IBM dumping Watson Health is an opportunity to reevaluate artificial intelligence

Scientists marked the 1970s and 1990s as two distinct “AI winters,” when sunny forecasts for artificial intelligence yielded to gloomy pessimism as projects failed to live up to the hype. IBM sold its AI-based Watson Health to a private equity firm earlier this year for what analysts describe as salvage value. Could this transaction signal a third AI winter?

Artificial intelligence has been with us longer than most people realize, reaching a mass audience with Rosey the Robot in the 1960s TV show “The Jetsons.”  This application of AI—the omniscient maid who keeps the household running—is the science fiction version. In a healthcare setting, artificial intelligence is limited.

Intended to operate in a task-specific manner, the concept is similar to real-world scenarios like when a computerized machine beats a human chess champion. Chess is structured data with predefined rules for where to move, how to move and when the game is won. Electronic patient records, upon which artificial intelligence is based, are not suited to the neat confines of a chess board.

Collecting and reporting accurate patient data is the problem. MedStar Health sees sloppy electronic health records practices harming doctors, nurses and patients. The hospital system took initial steps to focus public attention on the issue in 2010, and the effort continues today. MedStar’s awareness campaign usurps the “EHR” acronym, turning it into “errors happen regularly” to make the mission clear.

Analyzing software from leading EHR vendors, MedStar found entering data is often unintuitive and displays make it confusing for clinicians to interpret information. Patient records software often has no connection to how doctors and nurses actually work, prompting yet more errors.

Examples of medical data errors appear in medical journals, the media and court cases, and they range from faulty code deleting critical information to mysteriously switching patient genders. Since there is no formal reporting system, there is no definitive number of data-driven medical errors. The high probability that bad data is dumped into artificial intelligence applications derails its potential.

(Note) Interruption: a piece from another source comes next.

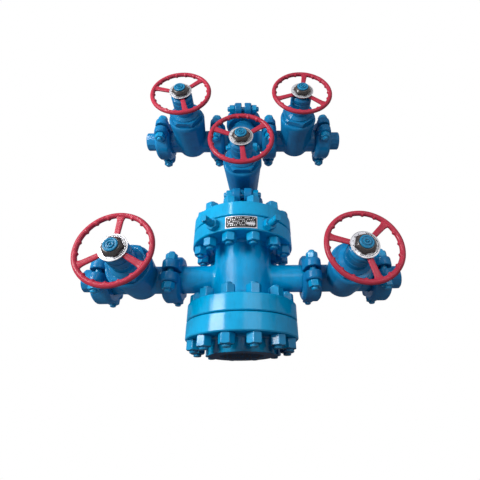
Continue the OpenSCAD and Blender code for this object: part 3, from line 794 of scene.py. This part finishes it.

Developing artificial intelligence starts with training an algorithm to detect patterns. Data is entered and when a large enough sample is realized, the algorithm is tested to see if it correctly identifies certain patient attributes. Despite the term “machine learning,” which implies a constantly evolving process, the technology is tested and deployed like traditional software development. If the underlying data is correct, then properly trained algorithms will automate functions making doctors more efficient.

Take, for example, diagnosing medical conditions based on eye images. In one patient the eye is healthy; in another the eye shows signs of diabetic retinopathy. Images of both healthy and “sick” eyes are captured. When enough patient data is fed into the artificial intelligence system, the algorithm will learn to identify patients with the disease.

Andrew Beam, a professor at Harvard University with private sector experience in machine learning, presented a troubling scenario of what could go wrong without anybody even knowing it. Using the eye example above, let’s say as more patients are seen, more eye images are fed into the system which is now integrated into the clinical workflow as an automated process. So far so good. But let’s say images include treated patients with diabetic retinopathy. Those treated patients have a small scar from a laser incision. Now the algorithm is tricked into looking for small scars.

Adding to the data confusion, doctors don’t agree among themselves on what thousands of patient data points actually mean. Human intervention is required to tell the algorithm what data to look for, and it is hard coded as labels for machine reading. Other concerns include EHR software updates that can create errors. A hospital may switch software vendors resulting in what is called data shift, when information moves elsewhere.

That’s what happened at MD Anderson Cancer Center and was the technical reason why IBM’s first partnership ended. IBM’s then-CEO Ginni Rometty described the arrangement, announced in 2013, as the company’s healthcare “moonshot.” MD Anderson’s stated, in a press release, that it would use Watson Health in its mission to eradicate cancer. Two years later the partnership failed. To go forward, both parties would have had to retrain the system to understand data from the new software. It was the beginning of the end for IBM’s Watson Health.

Artificial intelligence in healthcare is only as good as the data. Precision management of patient data is not science fiction or a “moonshot,” but it is essential for AI to succeed. The alternative is a promising healthcare technology becoming frozen in time.